Run your workspace in Batch mode.
Inspect the data you receive from the City of Vancouver fleet data stream.

1) Open Starting Workspace

Open the starting workspace (C:\FMEData\FMEData\Workspaces\Streams\streams-starting-workspace.fmw) in FME Workbench. If FME prompts you to install the "Apache Kafka Connector", click Install.

2) Edit KafkaConnector

Double-click the KafkaConnector to open its properties.

The Authentication and Security sections for the KafkaConnector are already complete. The Connector utilizes a web connection to authenticate and establish a connection to the data stream from Confluent.

Configure the following parameters:

Host Name: pkc-4nym6.us-east-1.aws.confluent.cloud
Port: 9092
Action: Receive

For Topics, click the ellipses and select cov-fleet-location from the Topics section.

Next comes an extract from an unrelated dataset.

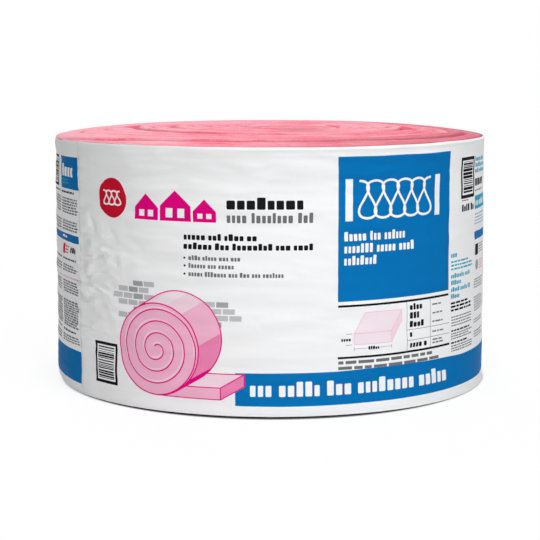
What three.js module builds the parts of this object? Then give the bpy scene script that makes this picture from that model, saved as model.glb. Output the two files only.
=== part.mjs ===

Click OK to close the Edit Selection window.

Set the following parameters for Receive Behavior:

Mode: Batch
Batch Size: 1000

We already set the remaining parameters for you. Your complete KafkaConnector settings should look like this:

For developing and testing your workspace, it is easier to use Batch mode, as it does not run the workspace indefinitely like Stream mode, and it generates data caches that you can inspect. We will switch the Connector to Stream mode once we are done building it.

Jennifer has already configured the JSONFlattener to expose attributes from the JSON in the _value attribute. She's also configured the GeometryReplacer, CoordinateSystemSetter, and Reprojector to create geometry for the streamed records.

3) Run Workspace

Run the workspace. The enabled transformers in the workspace will run and cache the data.

Click on the data cache from the Reprojector transformer to inspect the data we're working with.

In the next lesson, you will use the vehicle_type attribute to filter for trucks. Later in this course, you will use the vehicle_id to filter the last known location for the vehicle in each time window.

The data stream for the City of Vancouver's vehicle fleet is a simulated stream for training, meaning the data is not live and does not occur in real-time. The dates and timestamps you receive for the data will not match the current date and time.